I highly recommend anyone in the Wah Lum system read the RED philosophy book of translated lectures by Grandmaster Pui Chan. In this book, he reveals the SECRET OF KUNG FU!  Just kidding.  Well, not really.  I’ve read the book several times, and each time I read it I learn something new.  Whenever I read about the traditions or the philosophy of kung fu, I take away something new.  When I read it in preparation for the test, the main passage that struck me this time, was the definition of a Sifu.  Here’s an excerpt:

“It is possible for you to get married and get divorced several times in your life.  However, once you become a disciple of your Sifu, the relationship is binding for the rest of your life….We know a lot of incidents in the karate circle where a guy get his black belt, then he leaves the school, has a quarrel with his instructor and open up his own school…. to the Chinese the relationship between a Sifu and his students is binding for the rest of his life. When you become a disciple, you promise to take care of your Sifu for the rest of his life…The same way as you would treat your own parents, that is how delicate and involved the relationship is between them.”

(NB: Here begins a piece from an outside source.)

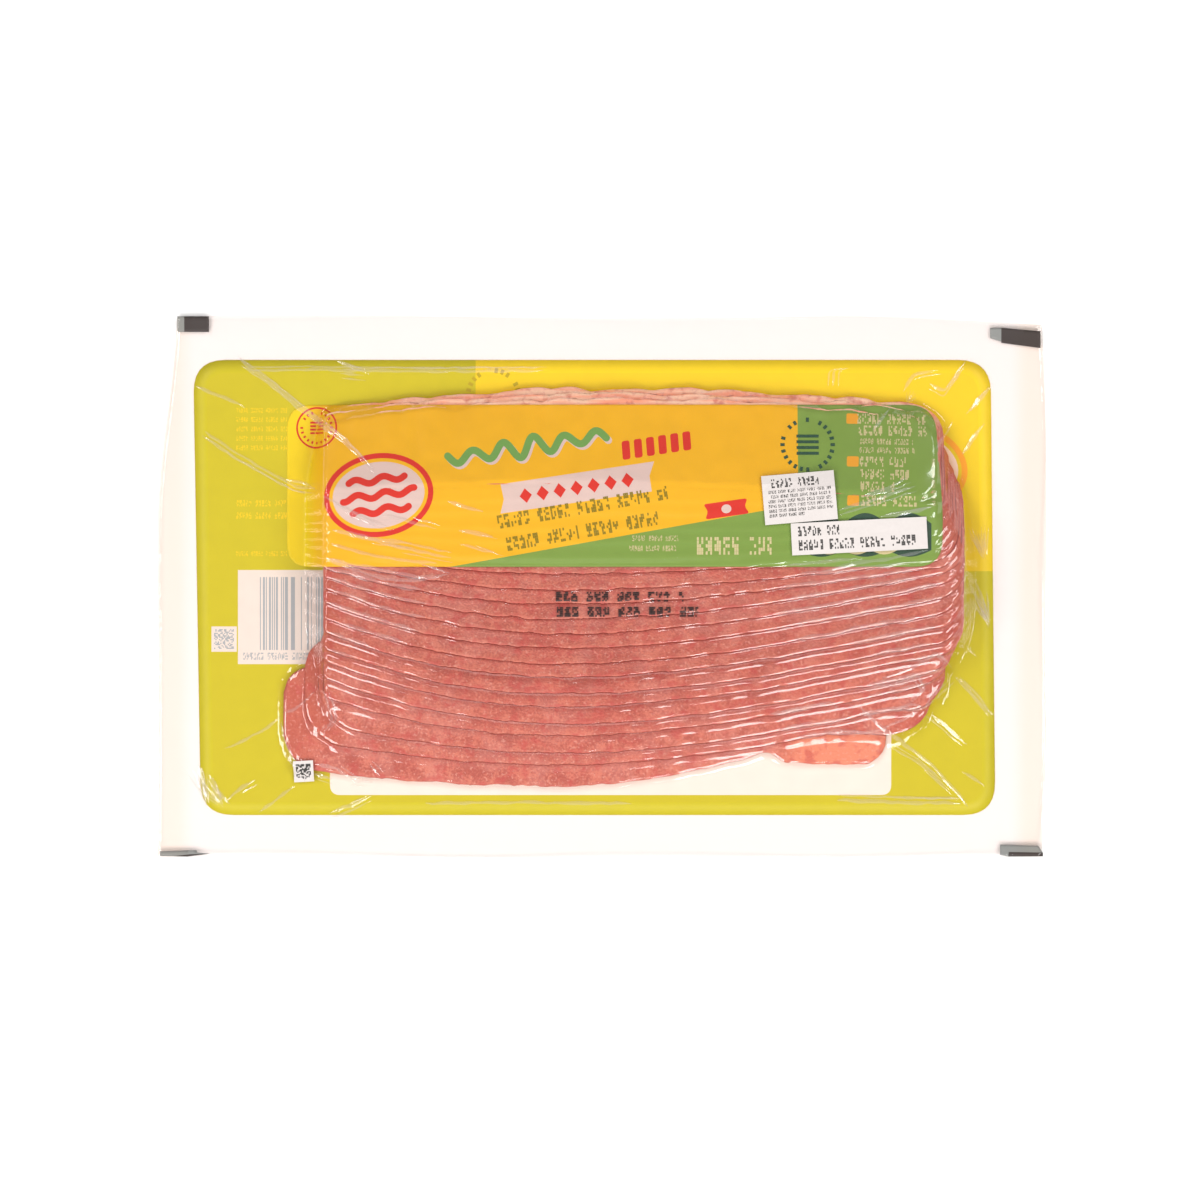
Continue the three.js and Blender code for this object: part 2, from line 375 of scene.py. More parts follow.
# Cured formed meat under film: rose, salmon at the cut edge, with fine specks of fat and of darker red.
# Near the next slice's edge the colour is painted: greyer as painted shade, and lighter to even out the
# rendered shadow. A thin dark line there is painted shadow. It is moist, so its roughness is low for
# meat.
sliced_meat, tree = new_material("cured_formed_meat")
place = object_place(tree)
grain = noise_at(tree, place, 1300.0)
blotches = noise_at(tree, place, 170.0, 4.0)
wander = maths(tree, "MULTIPLY_ADD", grain, 3.2, -1.6)
tone = maths(tree, "ADD", blotches, grain)
face_colour = mixed(tree, grown(tree, tone, 0.86, 1.14), linear("#B35A4D"), linear("#D37B67"))
to_next = attribute_of(tree, "to_next")
# Painted shade: within about 3 mm of the next slice's edge the rose is mixed to a greyer, lighter tone.
painted_shade_share = faded(tree, maths(tree, "ADD", to_next, wander), 0.2, 3.4, 0.5)
with_painted_shade = mixed(tree, painted_shade_share, face_colour, linear("#CA7B70"))
cut_edge = attribute_of(tree, "from_edge")
edge_share = faded(tree, maths(tree, "ADD", cut_edge, wander), 0.2, 2.6, 0.3)
edged = mixed(tree, edge_share, with_painted_shade, linear("#CE7662"))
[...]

I’ve read this several times over the years, and each time I read it, I am a little sad.  This was a lecture from the 70’s, and at that time, my father was just starting to develop advanced students.  In the 1970’s, he had only seen examples of other styles that had disrespected their Sifu, and became self proclaimed Grandmasters of their own style.  The worst part of the ‘creation of the own style’ isn’t just the disrespect and lack of true understanding of what being a kung fu practitioner is, but that they don’t actually ‘create’ anything.  They are still using the teachings of Wah Lum and even doing the exact same forms.  Some people think once they learn Wah Lum it is ‘theirs’ and they have the ‘right’ to do with it as they please.  Kung fu is personal.  Each practitioner has their own relationship with kung fu.  While one certainly has the right to develop their kung fu or tries to be a better practitioner and person, one does not have the right to propagate and teach kung fu without permission from their Sifu.  My father structured what was already an incredible kung fu system with the ability to grow.  However, being as open as he was in teaching all who wanted to learn (many of you have seen this part of his story in the documentary Pui Chan: Kung Fu Pioneer) he also encountered those that would disrespect the system, the teachings, the lineage, and worst of all their Sifu.  It is interesting to me that those that leave their Sifu think they know more than their teacher to the extent that they are now the Master!  How little they seem to understand about traditional Chinese kung fu!  Everyday we recite the teachings on the Wah Lum kung fu altar.  I try to live by these principles in the classroom, but also in my daily life.  And yet, there are some who just throw it all out the window and try to preach to others what they do not practice.  I get so frustrated, and never understood how or why my father would continue to be so open, and how he could continue to share his beloved art after the repeated disappointments by students.  He told me, “I know who I am, and what is right; they know who they are.”  I am learning to accept this as ‘the way’ and the right way…but the other side of me wants to yell to the world who they are, and what they are.  I am still learning.  I am still a student.  I will keep trying to practice control.

So, what does it mean to be a Sifu?  My father always says, it is more than a certification, and more than just having students call you Sifu.  I listen to his teachings and I learn more as time goes on.  To me, being a Sifu is living by the principles instilled in me by my Sifu, and trying to uphold the true tradition.  I will treat my Sifu as my parent and take care of him for the rest of his life.  However, I know I am lucky, because I have the best Sifu of all time that actually is my parent.

 

Disclaimer: Remember, I do not claim to be a writer. Ignore and excuse grammar issues! Thank you!